I don’t read much non-fiction, but I have been long interested in WWII history. Unfortunately, once I was finished taking history classes, it seemed I decided I was finished reading on it as well. I don’t think I was consciously thinking that, but keep in mind that it took me until last year to start reading for fun again. I asked for this book for my birthday and received it, but it took me a few months to get around to it because it was more intimidating that the young adult literature I had ready to read as well. But after hearing another high recommendation from a friend who doesn’t even care much for reading, I decided it was finally time to delve into it.
The story focuses on a guy named Louie, who got in trouble a lot as a kid. That is, until his brother helps him focus his energy into running. Louie isn’t wild about running at first, but after a while, it consumes him. He beats high school records, gets a college scholarship, beats more records, and start setting his sights on the 1936 Olympics in Berlin. He makes it to the Olympics, though he does not medal, but he starts setting his sights once again for the 1940 Olympics.
But then war begins, and international turmoil causes the Olympics to be cancelled. Louie ends up joining the service. In 1941, Pearl Harbor was attacked. Louie was going to war. As an air serviceman, he was sent to Hawaii. He formed a bond with the men on his plane and other men in his camp, but it was a daily, pain-staking reality that many men would not return from their missions. And one day it was his plane that did not return. But Louie and two other men from his plane survived.
I don’t want to share too much more, because there is a lot to be said for going into this story blind. But I will say that after the plane crash survival, the story is all downhill for quite a while. Louie faces an extreme amount of hardship for the duration of the war.
I knew this book was supposed to be amazing and have a hopeful ending, so I kept pushing through it. It was exhausting and grueling to read through all Louie’s trials, and Hillebrand does such a great job of putting you in Louie’s head and helping you understand the gravity of the situation. I like how she had not just his point-of-view though, but combines what he knows with what people on the outside knew then or what we know now from history, to paint a very descriptive picture that really defines the gravity of the situation. She seriously did her research. And then when he gets home and things seem to get better, things go wrong again.

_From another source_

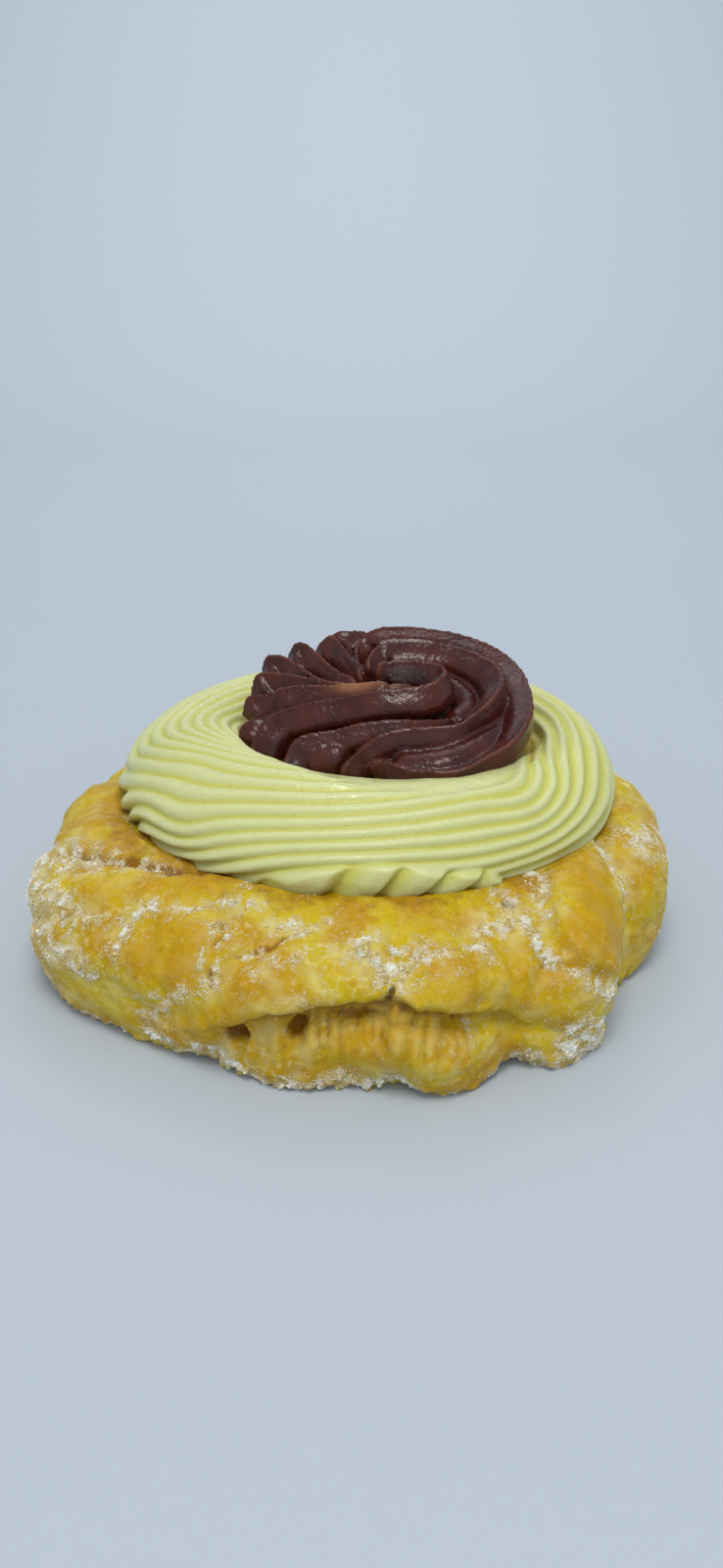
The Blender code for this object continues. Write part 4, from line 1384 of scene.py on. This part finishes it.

But, in the end, there is hope and redemption. And it makes everything before it worth it, both for the reader and for Louie. It is emotional and amazing, and it made me respect our servicemen and women ten times more than I already did, especially my grandfather, who also fought in the Pacific during WWII. This is a book that I believe everyone should read (well, everyone about 18 and up I would say). It’s a story about the human spirit and history and how twisted man can become but also how forgiving man can be. It’s a story for everyone. If you haven’t read it, seriously, READ IT. And buy the printed version so you can get a good look at the great photographs scattered throughout.
Have you read Unbroken? What are your thoughts? Have you read any other great WWII books I should add to my TBR list?